Even though interest rates are low and depositors get paid very little, especially if they pay tax, there are some significant advantages in deposit investments:
- Depending on the type of deposit, access to your funds if you need it.
- The Commonwealth Government Financial Claims Scheme (FCS), which aims to protect investors should a financial institution fail.
The FCS provides protection to deposit holders with Australian incorporated banks, building societies and credit unions (known as authorised deposit-taking institutions or ADIs), and general insurance policyholders and claimants, in the unlikely event that one of these financial institutions fails.

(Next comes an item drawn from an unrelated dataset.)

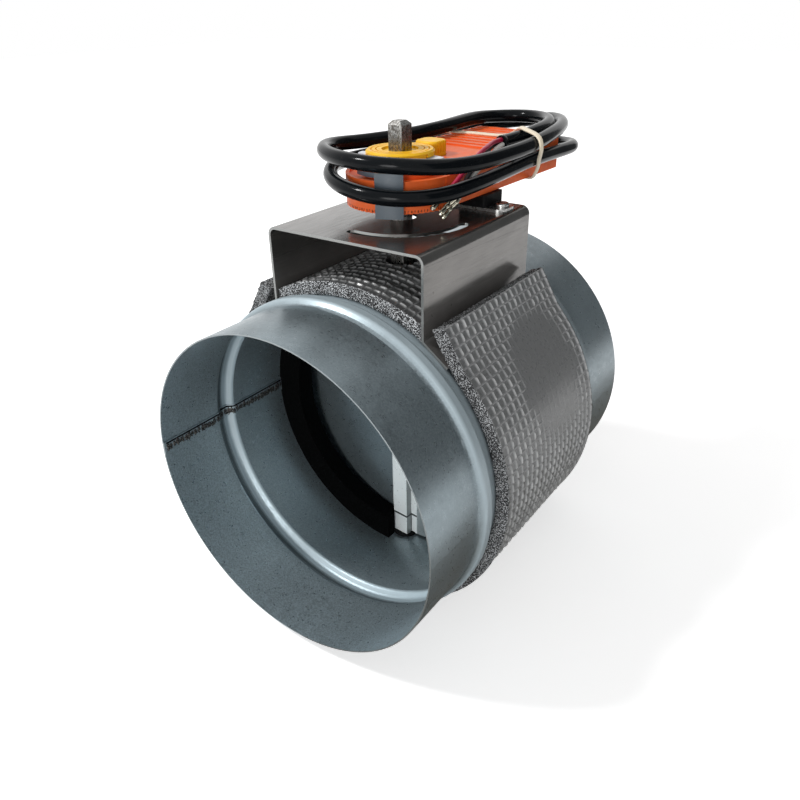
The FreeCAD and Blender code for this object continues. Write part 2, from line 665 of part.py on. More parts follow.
def corner_places():
    return [V(side * SCREW_X, y, 0) for side in (1, -1) for y in SCREW_Y]


def housing_base():
    base = housing_outline(0, HOUSING_BOTTOM, SPLIT_Z)
    base = base.cut(housing_outline(HOUSING_WALL, FLOOR_Z, SPLIT_Z + 1))
    base = base.fuse([cylinder(SCREW_BOSS_R, HOUSING_BOTTOM, SPLIT_Z, place.x, place.y)
                      for place in corner_places()])
    base = base.cut(cylinder(HUB_R + RUNNING_FIT, HOUSING_BOTTOM - 1, SPLIT_Z))
    for place in corner_places():
        base = base.cut(cylinder(SCREW_R + SEAT, HOUSING_BOTTOM - 1, SPLIT_Z + 1, place.x, place.y))
        base = base.cut(cylinder(SCREW_HEAD_R + SEAT, HOUSING_BOTTOM - 1, HOUSING_BOTTOM + SCREW_HEAD,
                                 place.x, place.y))
    slot = centred_box(SUPPORT_X, SUPPORT_Y, 2 * SUPPORT_PIN_R + 0.6, 4 * SUPPORT_PIN_R,
                       HOUSING_BOTTOM - 1, FLOOR_Z + 1)
    notches = [notch.rotated(ORIGIN, Z_AXIS, angle) for angle, notch in nose_notches()]
    return on_actuator(base.cut(slot).cut(Part.makeCompound(notches)))


def nose_notches():
    """Cutters for the fine rack along the bottom rim of the nose."""
    count = int(180 / NOTCH_STEP)
    for index in range(count):
        angle = -180 + NOTCH_STEP * (index + 0.5)
        yield angle, box(NOSE_R - NOTCH_DEPTH, NOSE_R + 1, -NOTCH_WIDTH / 2, NOTCH_WIDTH / 2,
                         HOUSING_BOTTOM - 1, HOUSING_BOTTOM + NOTCH_WIDTH)


def pocket_box(inset, z_from, z_to):
    """Upright block with the button's rounded plan, grown by an inset."""
    block = centred_box(BUTTON_X, BUTTON_Y, BUTTON_WIDTH + 2 * inset, BUTTON_DEPTH + 2 * inset, z_from, z_to)
    return round_edges(block, BUTTON_CORNER + inset, is_vertical)


def housing_cover():
    cover = housing_outline(0, SPLIT_Z, HOUSING_TOP)
    above_rim = box(-NOSE_R - 1, NOSE_R + 1, -NOSE_R - 1, SHOULDER_Y, RIM_Z, HOUSING_TOP + 1)
    cover = cover.cut(above_rim.cut(cylinder(BOSS_R, RIM_Z - 1, HOUSING_TOP + 2)))
    groove = ring(NOSE_R - RIM_WIDTH, BOSS_R, RIM_Z - LEDGE_DROP, RIM_Z + 1)
    groove = groove.common(box(-NOSE_R, NOSE_R, -NOSE_R, SHOULDER_Y, RIM_Z - LEDGE_DROP, RIM_Z + 1))
    cover = cover.cut(groove)
    cover = round_edges(cover, TOP_EDGE_R, lambda edge: lies_at(edge, HOUSING_TOP))
    ledge_ceiling = RIM_Z - LEDGE_DROP - HOUSING_WALL
    hollow = housing_outline(HOUSING_WALL, SPLIT_Z - 1, ledge_ceiling)
    upper = housing_outline(HOUSING_WALL, ledge_ceiling, HOUSING_TOP - HOUSING_WALL)
    upper = upper.common(box(-NOSE_R, NOSE_R, SHOULDER_Y + HOUSING_WALL, TAIL_REACH,
                             SPLIT_Z, HOUSING_TOP))
    hollow = hollow.fuse(upper)
    pocket_wall = pocket_box(HOUSING_WALL, POCKET_FLOOR, HOUSING_TOP - HOUSING_WALL / 2)
    collar = cylinder(HUB_R + HOUSING_WALL + 1, ledge_ceiling - 0.6, HOUSING_TOP - HOUSING_WALL / 2)
    hollow = hollow.cut(pocket_wall).cut(collar)
    cover = cover.cut(hollow)
    bosses = [cylinder(SCREW_BOSS_R, SPLIT_Z, HOUSING_TOP - HOUSING_WALL / 2, place.x, place.y)
              for place in corner_places()]
    ribs = [box(-TAIL_HALF + RIB_MARGIN, TAIL_HALF - RIB_MARGIN, y, y + RIB_WIDTH,
                HOUSING_TOP - HOUSING_WALL / 2, HOUSING_TOP + RIB_HEIGHT)
            for y in (RIB_START + index * RIB_PITCH for index in range(RIB_COUNT))]
    cover = cover.fuse(bosses + ribs)
    holes = [cylinder(HUB_R + RUNNING_FIT, SPLIT_Z, HOUSING_TOP + 1),
             pocket_box(CLEARANCE, POCKET_FLOOR + HOUSING_WALL, HOUSING_TOP + 1),
             cylinder(BUTTON_PIN_R + CLEARANCE, POCKET_FLOOR - 1, HOUSING_TOP, BUTTON_PIN_X, BUTTON_PIN_Y)]
    holes += [cylinder(SCREW_R + SEAT, SPLIT_Z - 1, HOUSING_BOTTOM + SCREW_HEAD + SCREW_LENGTH,
                       place.x, place.y) for place in corner_places()]
    holes.append(Part.makeCylinder(GLAND_R - 1, 4, V(GLAND_X, TAIL_REACH - 3, GLAND_Z), Y_AXIS))
    for hole in holes:
        cover = cover.cut(hole)
    return on_actuator(cover)


def housing_screws():
    screws = []
    for place in corner_places():
        bottom = HOUSING_BOTTOM + SEAT
        head = cylinder(SCREW_HEAD_R, bottom, HOUSING_BOTTOM + SCREW_HEAD, place.x, place.y)
        shank = cylinder(SCREW_R, bottom, HOUSING_BOTTOM + SCREW_HEAD + SCREW_LENGTH - CLEARANCE,
                         place.x, place.y)
        slot = centred_box(place.x, place.y, 2 * SCREW_HEAD_R, SCREW_SLOT, bottom - 1, bottom + SCREW_SLOT)
        screws.append(on_actuator(head.fuse(shank).removeSplitter().cut(slot)))
    return Part.makeCompound(screws)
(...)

The FCS is a government-backed safety net for deposits of up to $250,000 per account holder per ADI. It also covers most general insurance policies for claims up to $5,000, with claims above $5,000 eligible if they fulfil certain criteria.
Once activated by the Australian Government, the FCS is administered by the Australian Prudential Regulation Authority (APRA).

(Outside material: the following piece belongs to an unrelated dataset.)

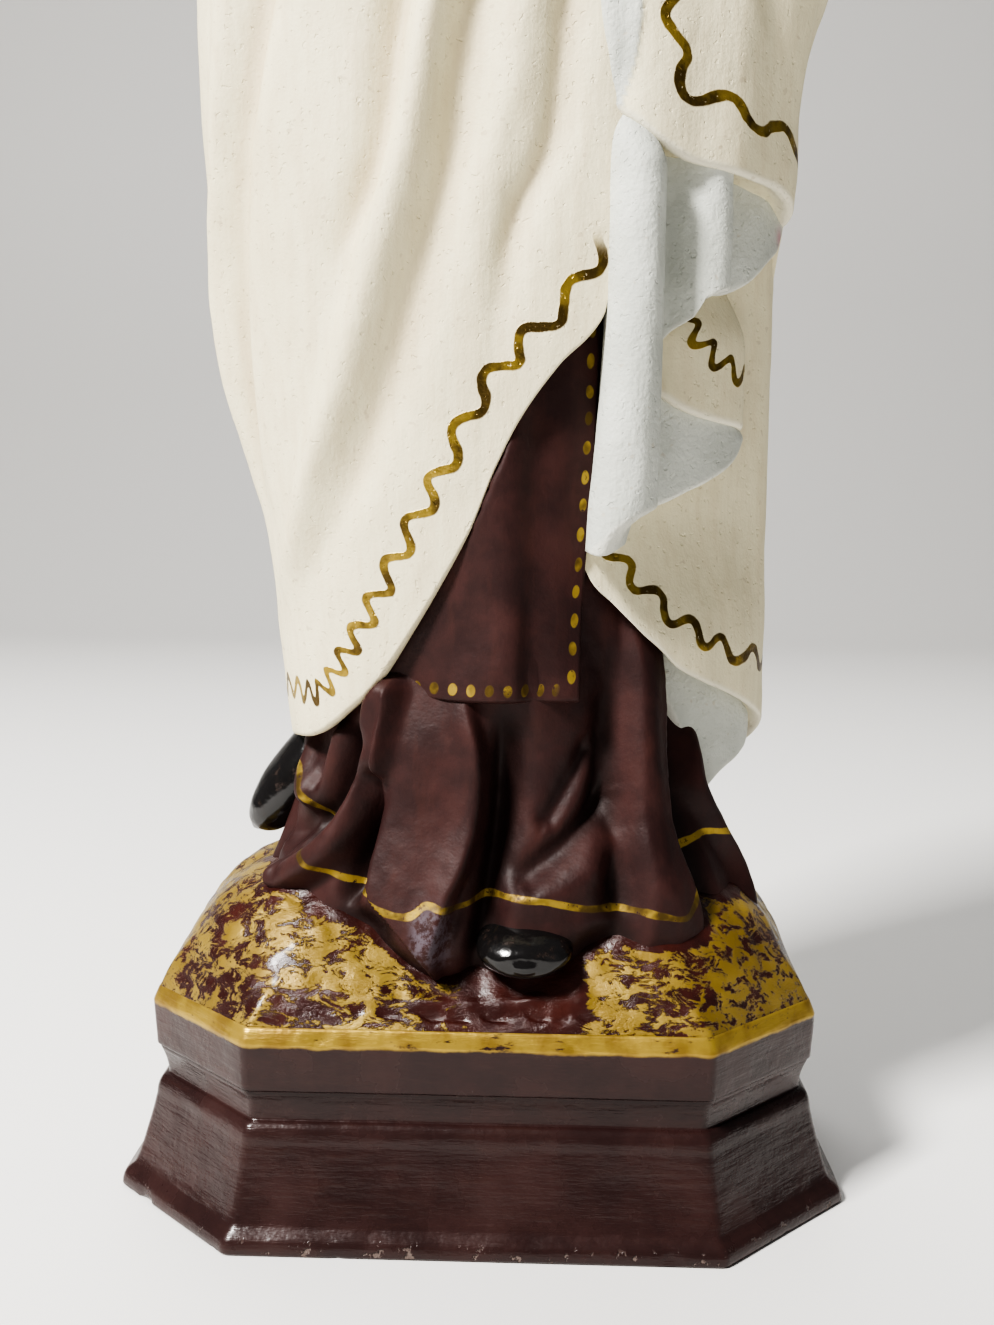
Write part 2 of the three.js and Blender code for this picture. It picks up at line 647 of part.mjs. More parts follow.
function headRadius(angle, up) {
  const s = sin(rad(angle));
  const c = cos(rad(angle));
  const along = c > 0 ? headFront(up) : headBack(up);
  const base = (abs(s / headWide(up)) ** 2.15 + abs(c / along) ** 2.15) ** (-1 / 2.15);
  const x = base * s;
  const face = c > 0 ? 1 : 0;
  const shape = FEATURES.reduce(
    (total, [across, level, rise, wide, tall]) =>
      total + rise * bell(hypot((x - across) / wide, (up - level) / tall)),
    0,
  );
  const oval = hypot(x / 17.6, (up + 6) / 27.6);
  const hair = max(c > 0 ? ramp(oval, 0.97, 1.12) : 1, 0) * ramp(up, -34, -24);
  const parting = 1 - 0.75 * bell(x / 1.7) * face;
  return base + face * shape * (1 - hair) + 3.2 * hair * parting;
}

function head() {
  const ups = [-34, -31, -26.5, -22.5, -20.2, -18.6, -16.9, -14, -11, -8.5, -4.5, -1, 2.5, 7, 13];
  ups.push(19, 25, 31);
  const fronts = steps(16).map((t) => -62 + 124 * t);
  const backs = steps(3).map((t) => 90 + 180 * t);
  const angles = [...fronts, ...backs];
  const bow = rad(HEAD_BOW);
  const yaw = rad(HEAD_TURN);
  const set = (angle, up, radius) => {
    const x = radius * sin(rad(angle));
    const y = -radius * cos(rad(angle));
    const [y1, h1] = [y * cos(bow) - up * sin(bow), up * cos(bow) + y * sin(bow)];
    const [x2, y2] = [x * cos(yaw) - y1 * sin(yaw), x * sin(yaw) + y1 * cos(yaw)];
    return stand(HEAD_AT[0] + x2, HEAD_AT[1] + y2, HEAD_AT[2] + h1);
  };
  const rings = ups.map((up) => angles.map((angle) => set(angle, up, headRadius(angle, up))));
  return drum(rings, set(0, -HEAD_HALF, 0), set(0, HEAD_HALF, 0));
}

function neck() {
  return tube([[0, 0, 436, 15], [0, -1, 448, 13.4], [0, -3, 462, 12.2], [0, -6, 480, 12.4]], 20);
}

// The hood: the mantle carried over the head, open in front from the brow to the collar.
const hoodPlan = plan([
  [442, 48, 48, 28, 37],
  [452, 42, 42, 28, 37.5],
  [460, 37, 37, 28, 36.5],
  [470, 34, 34, 28.5, 36.5],
  [484, 32.6, 32.6, 29.5, 38],
  [500, 32.8, 32.8, 31, 39.5],
  [514, 32, 32, 33.5, 38.5],
  [526, 28.6, 28.6, 34, 34],
  [535, 22.6, 22.6, 29, 27.5],
  [541.5, 15, 15, 20, 18.5],
  [545.4, 5.5, 5.5, 7, 7],
]);

// The opening, from the hand at the waist up to the brow: its left and right edges, degrees.
const openingLeft = track([
  [323, 34], [335, 20], [349, 8], [366, -5], [389, -18], [414, -29], [436, -37], [456, -45],
  [470, -49], [500, -50], [512, -47], [520, -36], [526, -20], [530, -4],
]);
const openingRight = track([
  [323, 38], [335, 41], [366, 43], [389, 43], [414, 43], [436, 43], [456, 47], [470, 50],
  [500, 50], [512, 47], [520, 36], [526, 20], [530, 4],
]);

function opening() {
  const heights = [323, 329, 340, 355, 372, 392, 414, 436, 446, 458, 472, 488, 504, 513, 520, 526, 530];
  const depth = track([[434, 0], [448, 1]]);
  const skin = (outer) =>
    heights.map((height) =>
      steps(8).map((t) => {
        const angle = mix(openingLeft(height), openingRight(height), t);
        const chest = mix(robePlan(angle, height) - 2, 9, depth(height));
        const clear = max(mantleRadius(angle, height), hoodRadius(angle, height)) + 6;
        return place(angle, height, outer ? clear : chest);
      }),
    );
  return slab(skin(true), skin(false));
}

function hoodRadius(angle, height) {
  const side = abs(turn(angle));
  const base = hoodPlan(angle, height);
  const pleat = fold([[442, 96], [460, 84], [486, 74]], -1.6, 4, 4, 12)(side, height, base);
  const behind = ramp(side, 95, 125) * (1 - ramp(height, 450, 480));
  const roll = 1.3 * bell((side - openingRight(height) - 4) / 5) * ramp(height, 440, 470);
  return base + pleat + roll + behind * 2 * cos(rad(12 * angle));
}

function hood() {
  const fronts = steps(16).map((t) => -64 + 128 * t);
  const backs = steps(11).map((t) => 76 + 208 * t);
  const heights = [442, 452, 462, 474, 490, 506, 518, 527, 535, 541, 545];
  const rings = heights.map((height) =>
    [...fronts, ...backs].map((angle) => place(angle, height, hoodRadius(angle, height))),
  );
  return drum(rings, place(0, 446, 0), place(0, 546, 0));
}

function shoes() {
  return [
    tube([
      [11, -30, 29, 10, 7], [11, -42, 27.5, 11.4, 7.6], [10.8, -50, 25.6, 11.6, 7.2],
      [10.6, -56.5, 23.8, 10, 6], [10.4, -60.6, 22.4, 6.4, 4], [10.4, -62, 22, 2, 1.4],
    ], 16),
    tube([
      [-48, 6, 74, 10, 10], [-57, 5, 65, 11, 11], [-66, 4, 55, 10.6, 9.4], [-73, 3, 47.5, 8.4, 6.6],
      [-77, 2, 43.6, 5, 4], [-78.4, 2, 42.6, 1.6, 1.4],
    ], 16),
  ];
}

const veil = mantle().add(hood()).subtract(opening());
const pieces = [
  plinth(), mound(), robe(), scapular(), veil, ...cascade(), ...hands(), head(), neck(), ...shoes(),
];
const whole = pieces.reduce((joined, piece) => joined.add(piece));

const made = whole.getMesh();
const geometry = new THREE.BufferGeometry();
geometry.setAttribute("position", new THREE.BufferAttribute(made.vertProperties, 3));
geometry.setIndex(new THREE.BufferAttribute(made.triVerts, 1));
geometry.computeVertexNormals();

const group = new THREE.Group();
group.name = "praying_figure";
const statue = new THREE.Mesh(geometry, new THREE.MeshStandardMaterial({ color: 0xd8ccb0 }));
statue.name = "statue";
group.add(statue);

export default group;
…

ADIs covered under the FCS can be found here and general insurers covered under the scheme can be found here.
As a depositor, the scheme helps protect your capital. If you spread your deposits amongst institutions, especially if they are more than $250,000, you can ensure all of your deposit investments are covered by the FCS.
If you have multiple accounts at the one bank, where the bank can identify you as a full or part owner of the funds, it will aggregate those amounts under the scheme.